The asteroid, called 2020 QG, flew within about 2,950km (1,830 miles) of Earth on Sunday

Jess Hardiman

Jess Hardiman

A car-sized asteroid flew close to Earth this week, with NASA admitting it had no idea it was coming.

The asteroid, called 2020 QG, flew within about 2,950km (1,830 miles) of Earth on Sunday - extremely close in asteroid terms.

In fact, according to asteroid trackers and a catalogue compiled by Sormano Astronomical Observatory in Italy, it's the closest ever recorded.

The Palomar Observatory in California didn't detect the sizeable space rock until about six hours after it flew past Earth.

Paul Chodas, the director of NASA's Center for Near Earth Object Studies, told Business Insider: "The asteroid approached undetected from the direction of the sun.

"We didn't see it coming."

Confirming the asteroid flew so close to Earth that it broke records, he added: "Yesterday's close approach is closest on record, if you discount a few known asteroids that have actually impacted our planet."

Still from Deep Impact.
Dreamworks Pictures

Telescope observations indicate the object is between 6ft (2m) and 18ft (5.5m) wide, making it the size of a vehicle - somewhere between a small car and an extended-cab pickup truck, according to Business Insider.

While the asteroid was the size of a car and had travelled near to our planet, NASA stressed that it never posed any harm, even if it had continued to actually hit Earth.

According to the Impact Earth simulator from Purdue University and Imperial College London, even if it had been a larger asteroid and made of dense iron, only small pieces may have reached the ground.

This is because such an asteroid would have exploded in the atmosphere, creating a huge fireball with an airburst equivalent to a couple of dozen kilotons of TNT - though this would have happened two or three miles above ground, meaning it wouldn't have sounded any louder than heavy traffic.

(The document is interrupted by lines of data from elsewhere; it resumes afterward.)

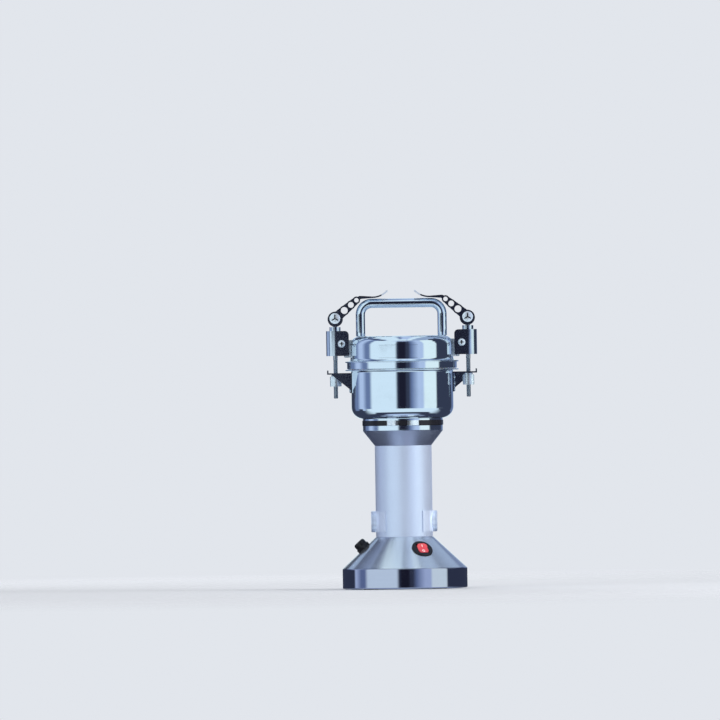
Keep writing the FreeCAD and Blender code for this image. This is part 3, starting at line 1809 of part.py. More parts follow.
pieces = {name: make() for name, make in fixed_pieces.items()}
for name, make in clamp_pieces.items():
    right = make()
    pieces["right_" + name] = right
    pieces["left_" + name] = mirrored(right)
right_bracket = make_right_bracket()
pieces["right_fork_bracket"] = right_bracket
pieces["left_fork_bracket"] = spun(right_bracket, 180)

for name, shape in pieces.items():
    shape.exportStep("parts/" + name + ".step")
    problems = "" if shape.isValid() else " INVALID"
    print(f"{name}: {len(shape.Solids)} solids, {shape.Volume:.1f} mm3{problems}")
print(len(pieces), "pieces, total height", round(max(s.BoundBox.ZMax for s in pieces.values()), 2))
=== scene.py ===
import json
import math

import bmesh
import bpy
import numpy as np
from bpy.props import FloatProperty, FloatVectorProperty, PointerProperty
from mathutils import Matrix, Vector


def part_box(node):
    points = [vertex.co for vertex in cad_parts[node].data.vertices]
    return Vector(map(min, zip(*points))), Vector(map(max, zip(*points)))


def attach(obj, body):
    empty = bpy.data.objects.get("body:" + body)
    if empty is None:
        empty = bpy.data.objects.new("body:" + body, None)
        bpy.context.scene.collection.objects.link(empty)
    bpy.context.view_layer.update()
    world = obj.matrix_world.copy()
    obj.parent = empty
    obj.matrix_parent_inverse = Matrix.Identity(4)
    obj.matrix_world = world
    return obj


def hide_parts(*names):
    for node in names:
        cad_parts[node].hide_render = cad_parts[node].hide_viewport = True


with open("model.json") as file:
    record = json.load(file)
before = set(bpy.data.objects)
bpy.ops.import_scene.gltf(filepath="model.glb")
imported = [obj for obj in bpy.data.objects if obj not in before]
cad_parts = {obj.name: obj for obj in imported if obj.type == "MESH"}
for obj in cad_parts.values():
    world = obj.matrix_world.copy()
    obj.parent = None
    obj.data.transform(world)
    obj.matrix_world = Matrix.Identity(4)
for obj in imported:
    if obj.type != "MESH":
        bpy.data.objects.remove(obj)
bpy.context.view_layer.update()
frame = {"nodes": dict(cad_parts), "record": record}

bl_info = {
    "name": "Electric spice grinder",
    "version": (1, 0, 0),
    "blender": (4, 5, 0),
    "location": "View3D > Sidebar > Grinder",
    "description": "Detailed surfaces and finishes over the grinder's solids",
    "category": "Object",
}

# The grinder stands on the floor with its motor shaft along Z and its front towards -Y.
# Lengths are metres. MM turns the millimetres of a drawing into them.
MM = 0.001
SIDES = {"left": -1, "right": 1}
FULL_TURN = 2 * math.pi
RIGHT_ANGLE = math.pi / 2


def top_of(node):
    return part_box(node)[1].z


def foot_of(node):
    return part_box(node)[0].z


def reach_of(node):
    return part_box(node)[1].x


def number(name, default, description, **limits):
    return FloatProperty(name=name, default=default, description=description, **limits)


def length(name, default, description):
    return number(name, default, description, subtype="DISTANCE", unit="LENGTH", precision=5)


def angle(name, degrees, description):
    return number(name, math.radians(degrees), description, subtype="ANGLE", unit="ROTATION")


def tint(name, default, description):
    return FloatVectorProperty(name=name, default=default, description=description,
                               subtype="COLOR", size=3, min=0.0, max=1.0)


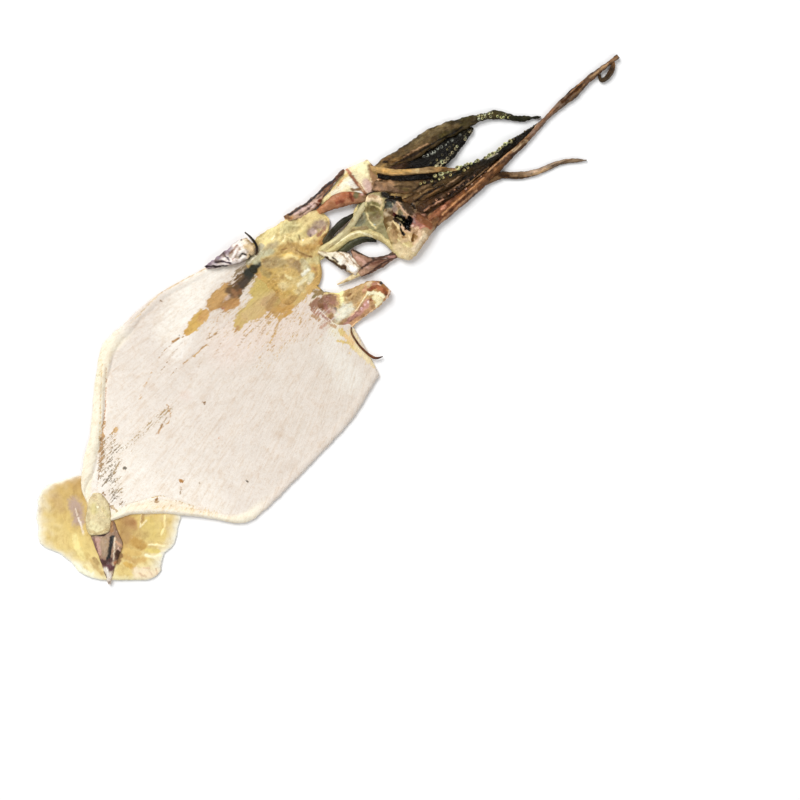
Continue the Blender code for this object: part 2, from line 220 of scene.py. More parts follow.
ARM_WEB = (
    (66, -23, 23, 0.9, 3.0),
    (75, -27, 22, 0.9, 3.4),
    (84, -25, 22, 0.9, 3.2),
    (92, -20, 22.5, 0.8, 2.6),
    (100, 3, 23, 0.8, 2.6),
    (114, 13, 24, 0.8, 2.2),
)

# Ribbons: x, y, half width, underside, thickness
NECK_CORD = (
    (-44.8, 16, 1.7, 1.6, 2.6),
    (-40.6, 27, 3.4, 1.3, 2.8),
    (-39.4, 36.5, 3.1, 1.2, 2.8),
    (-40.4, 44.5, 1.8, 1.2, 2.8),
    (-40.2, 54, 1.4, 1.4, 2.8),
    (-40.5, 62, 0.9, 1.8, 2.4),
)
CHEEK_MUSCLE = (
    (-34, 32, 1.6, 1.4, 2.8),
    (-30.5, 45, 4.2, 1.2, 4.2),
    (-26, 52.5, 4.2, 1.2, 4.2),
    (-18, 60, 2.0, 1.4, 3.4),
)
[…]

The Jet Propulsion Laboratory at California Institute of Technology says NASA detects a car-sized asteroid approximately once a year.

However, a meteoroid that could cause 'significant damage' to the planet only hits every couple of thousand years.

Simulation of a 66ft wide (20m wide) asteroid burning up in Earth's atmosphere.
Darrel Robertson/NASA Ames

It also said space rocks smaller than about 82ft (25m) will 'most likely burn up as they enter the Earth's atmosphere and cause little or not damage'.

The website says: "About once a year, an automobile-sized asteroid hits Earth's atmosphere, creates an impressive fireball, and burns up before reaching the surface.

"Every 2,000 years or so, a meteoroid the size of a football field hits Earth and causes significant damage to the area.

"Finally, only once every few million years, an object large enough to threaten Earth's civilisation comes along. Impact craters on Earth, the moon and other planetary bodies are evidence of these occurrences."